The Trinity is how we describe God who is one and who is three persons

This is what Esther De Waal writes:

“The God whom the Celtic peoples know is above all the Godhead who is Trinity, the God whose very essence is that of a threefold unity of persons bound in a unity of love. Here is a profound experience of God from a people who are deeply Trinitarian without any philosophical struggle about how that is to be expressed intellectually. Perhaps the legend of St. Patrick stooping down to pick up the shamrock in order to explain the trinity is after all more significant than we might have thought. It is as though he were saying to those early Irish people: Your God is a God who is Three-in-One and this is the most natural and immediately accessible thing in the world!

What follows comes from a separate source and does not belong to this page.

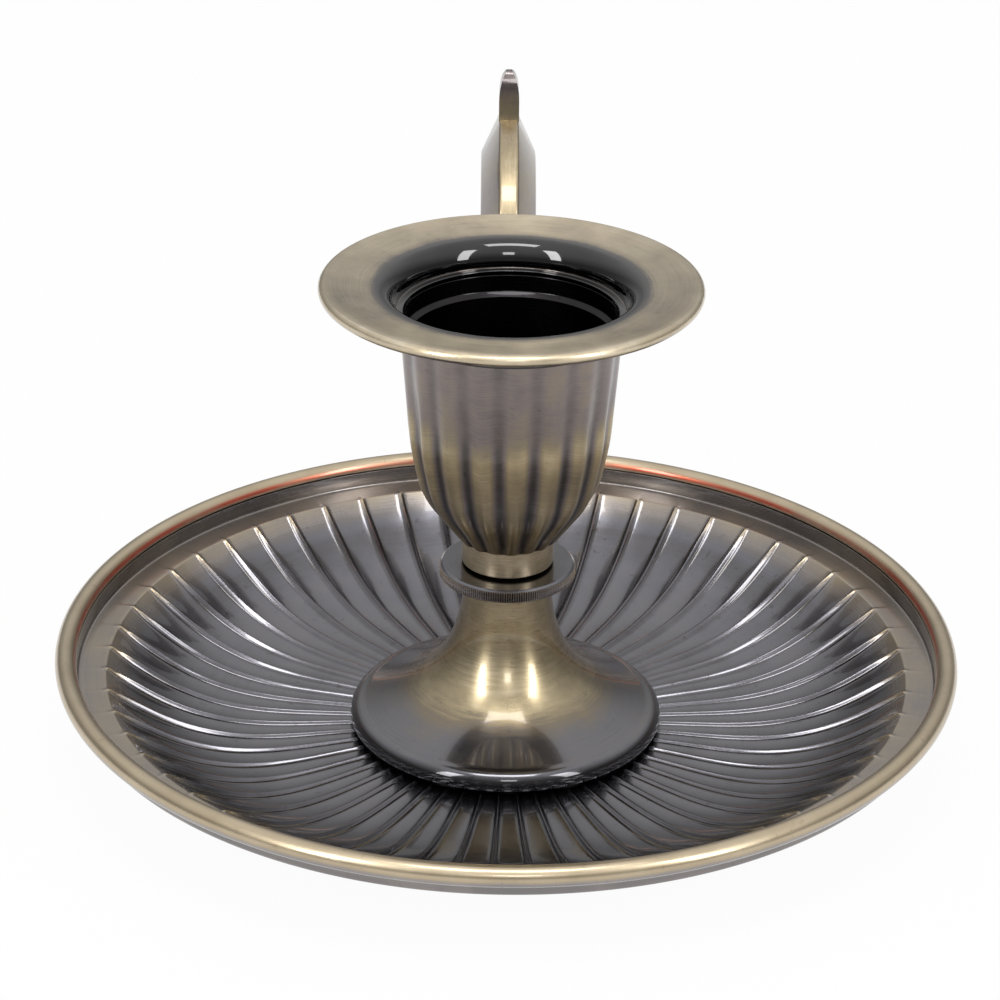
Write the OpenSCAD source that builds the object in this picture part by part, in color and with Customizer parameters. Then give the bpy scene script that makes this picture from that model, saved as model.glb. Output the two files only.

- Esther De Waal, The Celtic Way of Prayer, p. 38

It may not have been that difficult to convince the Celts of a Trinitarian God, Esther De Waal writes again:

“…Traditionaly the Celtic people with their love of formulating things and their passion for significant numbers have always given special verneration to the number three. Most beloved of all was the triad, an arrangement of three statements that summed up a thing or person or quality or mood, or simply linked otherwise incompatible things. If there were a paradox or a pun in a triad, so much the better, for they were, above all things, paradoxical.

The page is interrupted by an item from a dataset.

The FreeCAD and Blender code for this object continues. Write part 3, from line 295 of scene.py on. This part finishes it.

- Esther De Waal, The Celtic Way of Prayer, p. 40

As you’ve been listening to, and praying Celtic prayers over these last few weeks, I hope you’ve noticed the Trinitarian formula in many of them:

A small drop of water

To thy forehead, beloved,

Meet for the Father, Son and Spirit,

The Triune of power.

A small drop of water

To encompass my beloved,

Meet for Father, Son and Spirit,

The Triune of power.

A small drop of water

To fill thee with each grace,

Meet for Father, Son and Spirit,

The Triune of power.

– Esther de Waal, The Celtic Way of Prayer (Doubleday, 1997) p. 33.

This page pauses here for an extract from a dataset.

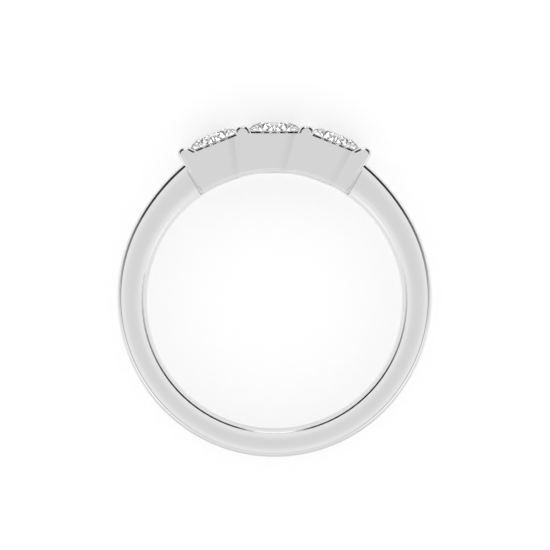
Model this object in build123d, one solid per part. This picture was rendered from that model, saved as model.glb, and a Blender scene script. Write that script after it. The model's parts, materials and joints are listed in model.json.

A prayer for washing their face:

The palmful of the God of Life

The palmful of the Christ of Love

The palmful of the Spirit of Peace

Triune

Of grace

- Esther de Waal, The Celtic Way of Prayer (Doubleday, 1997) p. 77

I Lie Down This Night

I lie down this night with God,

And God will lie down with me;

I lie down this night with Christ,

And Christ will lie down with me;

I lie down this night with Spirit,

And the Spirit will lie down with me;

God and Christ and the Spirit

Be lying down with me.

Esther de Waal, The Celtic Vision (Liguori Publications, 2001) p. 58.

The sacred Three

To save,

To shield,

To surround

The hearth

The house

The household

This eve,

This night

Oh! This eve,

This night and every night,

Each single night.

Amen

- Esther De Waal, The Celtic Way of Prayer, p. 48

O Father who sought me

O Son who bought me

O holy Spirit who taught me.

- Esther De Waal, The Celtic Way of Prayer, p. 43

Understanding the Trinity

It is not that the Celts just accepted the Trinity without trying to explain it or find metaphors that will help us to understand:

Three folds of the cloth, yet only one napkin is there

Three joints in the finger, but still only one finger fair

Three leaves of the shamrock, yet no more than one shamrock to wear,

Frost, snow-flakes and ice, all in water their origin share

Three Persons in God; to one God alone we make prayer.

We are told that Patrick introduced the idea of the Trinity to the pagan Irish through the Shamrock – its leaf is has three sections, and yet it is one leaf

Others have used an egg to describe the trinity – it is one cell, but it has the shell, the white and the yolk

Some people compare the Trinity to fire having a flame, giving off both heat and light.